--- Start Data supplied ---
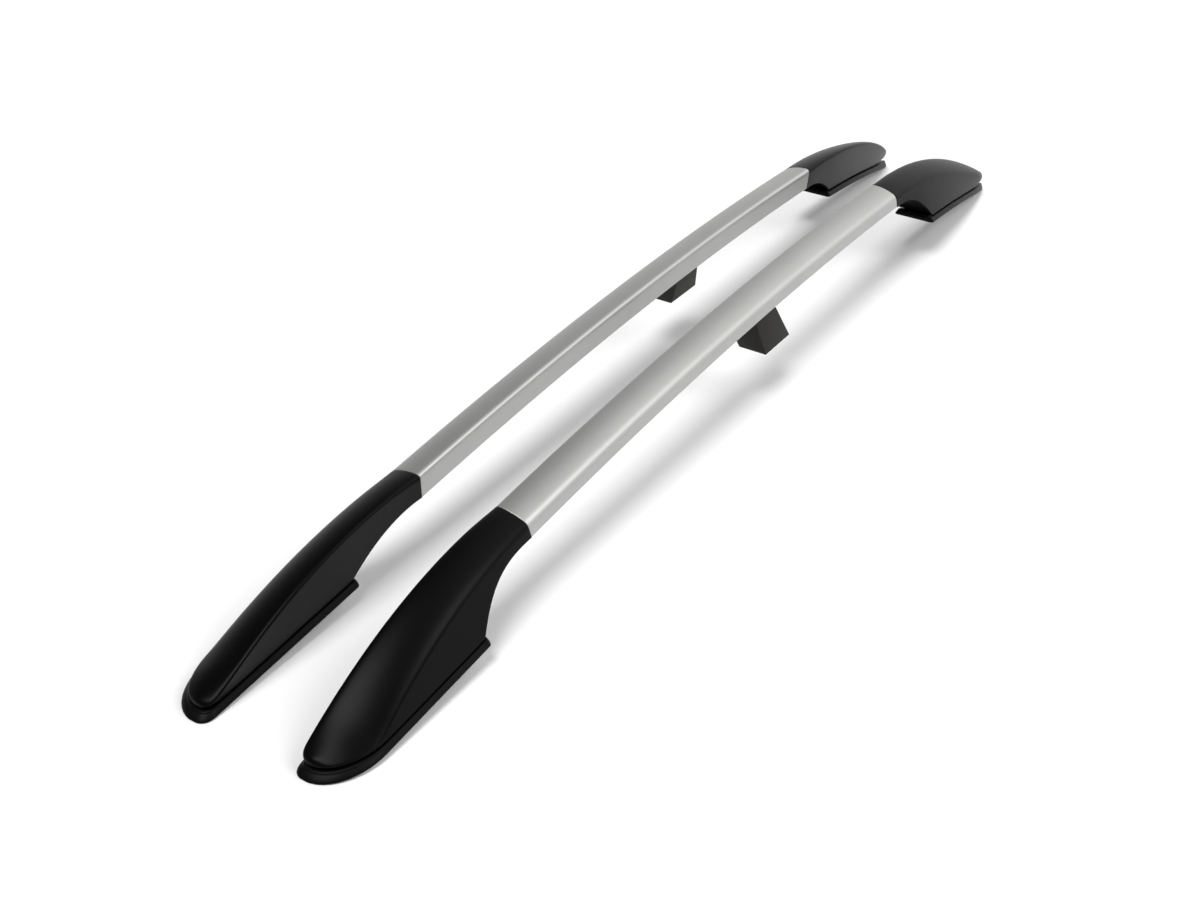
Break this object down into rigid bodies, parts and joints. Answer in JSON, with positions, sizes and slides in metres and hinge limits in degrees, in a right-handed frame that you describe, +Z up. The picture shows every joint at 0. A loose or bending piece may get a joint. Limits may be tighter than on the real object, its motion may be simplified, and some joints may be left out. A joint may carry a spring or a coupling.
{
  "type": "roof side rail pair",
  "caption": "Pair of bowed roof side rails in satin aluminium with moulded black feet on rubber pads and a rubber support block under each rail.",
  "frame": {"origin": "middle of the bounding box at the lowest points of the pads", "axes": "+X forward along the rails, +Y to the car's left, +Z up"},
  "size_m": [1.836, 0.261, 0.1582],
  "materials": {
    "rail_aluminium": "satin clear anodised",
    "shell_plastic": "black, fine moulded grain",
    "pad_rubber": "black, smooth moulded",
    "block_rubber": "dark grey-black, matt",
    "bracket_aluminium": "as cast",
    "zinc_steel": "zinc plated"
  },
  "bodies": {
    "root": {"left_rail": "rail_aluminium", "right_rail": "rail_aluminium", "left_rear_shell": "shell_plastic", "left_front_shell": "shell_plastic", "right_rear_shell": "shell_plastic", "right_front_shell": "shell_plastic", "left_rear_pad": "pad_rubber", "left_front_pad": "pad_rubber", "right_rear_pad": "pad_rubber", "right_front_pad": "pad_rubber", "left_rear_bracket": "bracket_aluminium", "left_front_bracket": "bracket_aluminium", "right_rear_bracket": "bracket_aluminium", "right_front_bracket": "bracket_aluminium", "left_rear_insert": "zinc_steel", "left_front_insert": "zinc_steel", "right_rear_insert": "zinc_steel", "right_front_insert": "zinc_steel", "left_rear_rail_screws": "zinc_steel", "left_front_rail_screws": "zinc_steel", "right_rear_rail_screws": "zinc_steel", "right_front_rail_screws": "zinc_steel", "left_rear_shell_screws": "zinc_steel", "left_front_shell_screws": "zinc_steel", "right_rear_shell_screws": "zinc_steel", "right_front_shell_screws": "zinc_steel", "left_support_block": "block_rubber", "right_support_block": "block_rubber", "left_channel_nut": "zinc_steel", "right_channel_nut": "zinc_steel", "left_block_screw": "zinc_steel", "right_block_screw": "zinc_steel"}
  },
  "joints": []
}
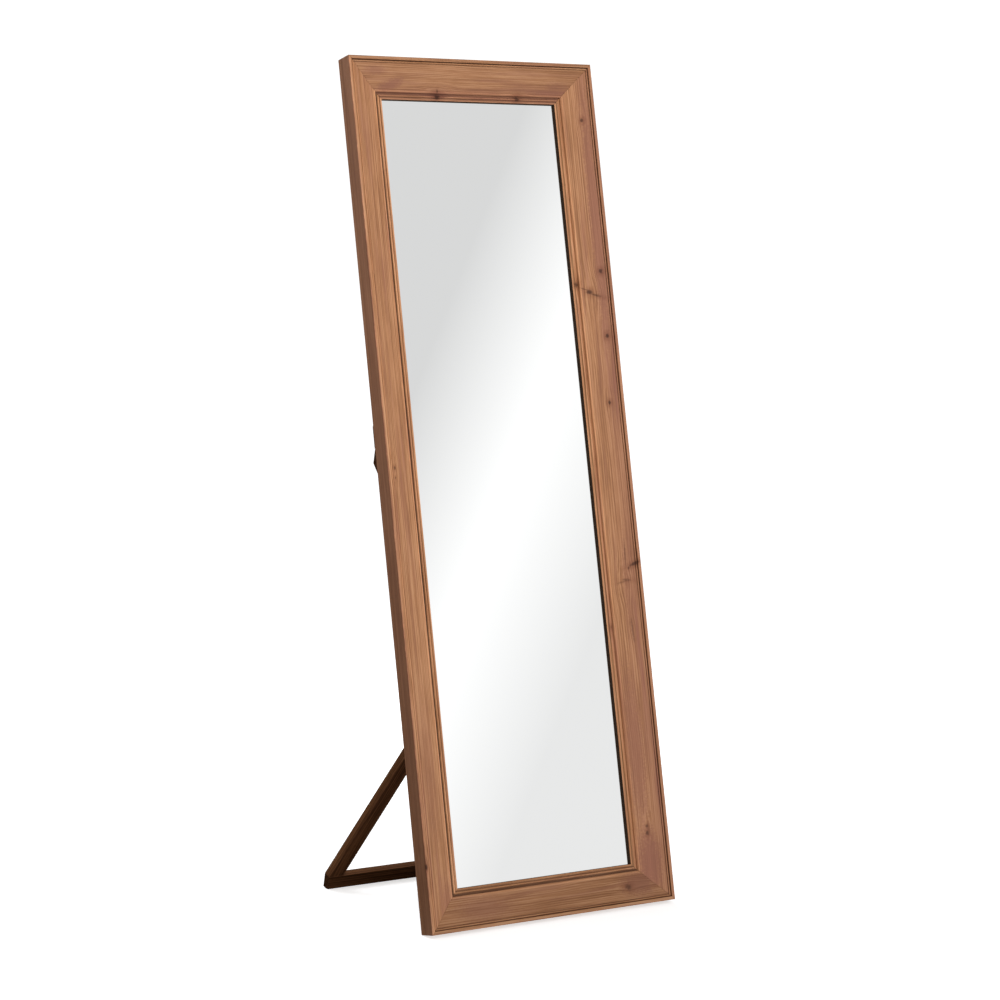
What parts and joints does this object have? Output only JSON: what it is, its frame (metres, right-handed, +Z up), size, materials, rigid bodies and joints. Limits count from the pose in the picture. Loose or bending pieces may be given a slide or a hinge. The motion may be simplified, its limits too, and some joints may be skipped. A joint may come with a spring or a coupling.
{
  "type": "leaning floor mirror",
  "caption": "Full-length floor mirror in a mitred moulded pine frame that leans on a folding X-shaped easel stand.",
  "frame": {"origin": "on the floor, under the middle of the whole object's box in X and Y, with the stand open", "axes": "+Z up; the mirror faces -Y and leans back towards +Y; +X is to the right for someone in front of the mirror who looks along +Y"},
  "size_m": [0.55, 0.474, 1.6573],
  "materials": {
    "stained_pine": "knotty pine, brown stain, satin",
    "stand_pine": "plain pine, brown stain, matt",
    "beech": "unfinished beech",
    "silvered_glass": "polished plate glass, silvered on its back",
    "hardboard": "raw brown hardboard",
    "hinge_brass": "brass-plated steel, satin",
    "zinc_steel": "bright zinc plate"
  },
  "bodies": {
    "mirror": {"backing_board": "hardboard", "batten_screw_left_lower": "zinc_steel", "batten_screw_left_upper": "zinc_steel", "batten_screw_right_lower": "zinc_steel", "batten_screw_right_upper": "zinc_steel", "clip_screw_bottom": "zinc_steel", "clip_screw_left_lower": "zinc_steel", "clip_screw_left_upper": "zinc_steel", "clip_screw_right_lower": "zinc_steel", "clip_screw_right_upper": "zinc_steel", "clip_screw_top": "zinc_steel", "corner_spline_bottom_left": "beech", "corner_spline_bottom_right": "beech", "corner_spline_top_left": "beech", "corner_spline_top_right": "beech", "frame_bottom_rail": "stained_pine", "frame_leaf_screw_left_a": "zinc_steel", "frame_leaf_screw_left_b": "zinc_steel", "frame_leaf_screw_right_a": "zinc_steel", "frame_leaf_screw_right_b": "zinc_steel", "frame_left_stile": "stained_pine", "frame_right_stile": "stained_pine", "frame_top_rail": "stained_pine", "hinge_frame_leaf_left": "hinge_brass", "hinge_frame_leaf_right": "hinge_brass", "hinge_pin_left": "zinc_steel", "hinge_pin_right": "zinc_steel", "mirror_glass": "silvered_glass", "retaining_clip_bottom": "zinc_steel", "retaining_clip_left_lower": "zinc_steel", "retaining_clip_left_upper": "zinc_steel", "retaining_clip_right_lower": "zinc_steel", "retaining_clip_right_upper": "zinc_steel", "retaining_clip_top": "zinc_steel", "stop_batten": "stand_pine"},
    "stand": {"brace_screw_foot_left": "zinc_steel", "brace_screw_foot_right": "zinc_steel", "brace_screw_top_left": "zinc_steel", "brace_screw_top_right": "zinc_steel", "hinge_stand_leaf_left": "hinge_brass", "hinge_stand_leaf_right": "hinge_brass", "lap_screw": "zinc_steel", "stand_brace_left_foot": "stand_pine", "stand_brace_right_foot": "stand_pine", "stand_foot_bar": "stand_pine", "stand_leaf_screw_left_a": "zinc_steel", "stand_leaf_screw_left_b": "zinc_steel", "stand_leaf_screw_right_a": "zinc_steel", "stand_leaf_screw_right_b": "zinc_steel", "stand_top_bar": "stand_pine"}
  },
  "joints": [
    {"name": "stand_fold", "type": "hinge", "parent": "mirror", "child": "stand", "pos_m": [0, -0.01562, 0.90001], "axis": [1, 0, 0], "range_deg": [-25.3, 0]}
  ]
}
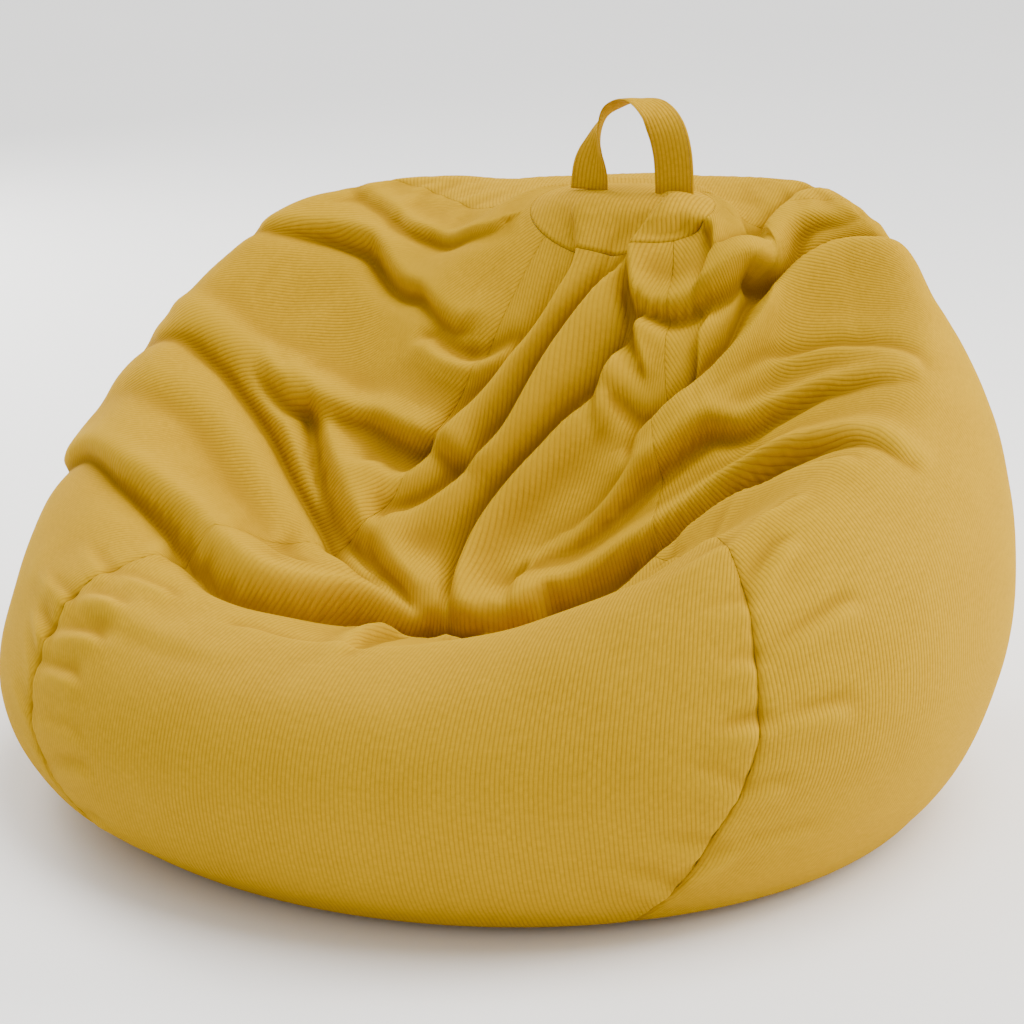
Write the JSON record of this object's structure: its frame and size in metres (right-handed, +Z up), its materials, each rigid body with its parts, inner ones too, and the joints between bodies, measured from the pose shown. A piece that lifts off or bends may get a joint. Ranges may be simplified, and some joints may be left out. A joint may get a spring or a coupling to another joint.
{
  "type": "bean bag chair",
  "caption": "Slumped teardrop floor seat: gored corduroy cover with seat hollow and carry loop, zipped lining bag and loose bead fill.",
  "frame": {"origin": "on the floor, at the centre of the base, 30 mm behind the cover's zip", "axes": "+Z up, the sitter faces -Y, +X is the sitter's left, the zips run along X"},
  "size_m": [1.0157, 0.9674, 0.6464],
  "materials": {
    "corduroy": "matte",
    "lining_cloth": "matte",
    "beads": "matte",
    "mustard_tape": "matte",
    "mustard_coil": "satin",
    "white_tape": "matte",
    "white_coil": "satin",
    "nickel": "satin"
  },
  "bodies": {
    "bag": {"cover_front_panel": "corduroy", "cover_right_panel": "corduroy", "cover_back_panel": "corduroy", "cover_left_panel": "corduroy", "cover_top_cap": "corduroy", "cover_base_front_panel": "corduroy", "cover_base_back_panel": "corduroy", "lining_front_panel": "lining_cloth", "lining_right_panel": "lining_cloth", "lining_back_panel": "lining_cloth", "lining_left_panel": "lining_cloth", "lining_top_cap": "lining_cloth", "lining_base_front_panel": "lining_cloth", "lining_base_back_panel": "lining_cloth", "cover_zip_tape_front": "mustard_tape", "cover_zip_tape_back": "mustard_tape", "cover_zip_coil_front": "mustard_coil", "cover_zip_coil_back": "mustard_coil", "cover_zip_top_stop_front": "nickel", "cover_zip_top_stop_back": "nickel", "cover_zip_bottom_stop": "nickel", "lining_zip_tape_front": "white_tape", "lining_zip_tape_back": "white_tape", "lining_zip_coil_front": "white_coil", "lining_zip_coil_back": "white_coil", "lining_zip_top_stop_front": "nickel", "lining_zip_top_stop_back": "nickel", "lining_zip_bottom_stop": "nickel", "strap_anchor_patch": "corduroy", "bead_fill": "beads"},
    "strap": {"carry_strap": "corduroy"},
    "cover_slider": {"cover_zip_slider": "nickel"},
    "lining_slider": {"lining_zip_slider": "nickel"}
  },
  "joints": [
    {"name": "strap_fold", "type": "hinge", "parent": "bag", "child": "strap", "pos_m": [0.03, 0.267, 0.549], "axis": [1, 0, 0], "range_deg": [-50, 50], "stiffness_Nm_per_rad": 0.05},
    {"name": "cover_zip_travel", "type": "slide", "parent": "bag", "child": "cover_slider", "axis": [1, 0, 0], "range_m": [-0.469, 0]},
    {"name": "lining_zip_travel", "type": "slide", "parent": "bag", "child": "lining_slider", "axis": [1, 0, 0], "range_m": [-0.409, 0]}
  ]
}
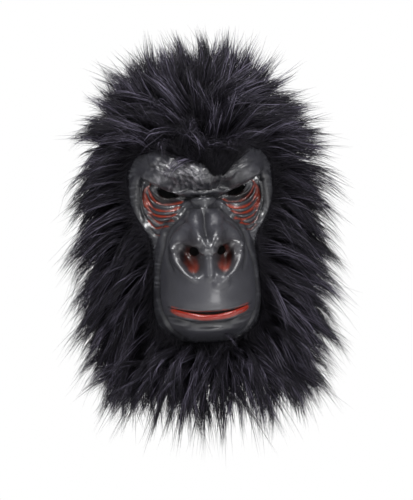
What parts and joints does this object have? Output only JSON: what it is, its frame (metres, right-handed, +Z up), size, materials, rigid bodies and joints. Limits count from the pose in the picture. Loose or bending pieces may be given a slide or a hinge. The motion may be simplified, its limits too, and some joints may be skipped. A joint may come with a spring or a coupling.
{
  "type": "gorilla mask",
  "caption": "Full-head gorilla mask: a hollow moulded latex face and hood, open at the neck, wrapped in panels of long black pile fur.",
  "frame": {"origin": "the point inside the crown of the hollow that rests on top of the wearer's head", "axes": "+Z up, the face looks along -Y, +X to the right as seen from in front of the face"},
  "size_m": [0.2832, 0.2972, 0.3983],
  "materials": {
    "moulded_latex": "satin grey paint over latex, red in the eye folds, nostrils and lips",
    "pile_fur": "long black pile with a faint violet sheen"
  },
  "bodies": {
    "root": {"latex_shell": "moulded_latex", "crown_fur": "pile_fur", "back_fur": "pile_fur", "left_temple_fur": "pile_fur", "right_temple_fur": "pile_fur", "left_cheek_fur": "pile_fur", "right_cheek_fur": "pile_fur", "beard_fur": "pile_fur"}
  },
  "joints": []
}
--- End Data supplied ---
Pick out every line with the string "each" and copy it.

  "caption": "Pair of bowed roof side rails in satin aluminium with moulded black feet on rubber pads and a rubber support block under each rail.",
Write the JSON record of this object's structure: its frame and size in metres (right-handed, +Z up), its materials, each rigid body with its parts, inner ones too, and the joints between bodies, measured from the pose shown. A piece that lifts off or bends may get a joint. Ranges may be simplified, and some joints may be left out. A joint may get a spring or a coupling to another joint.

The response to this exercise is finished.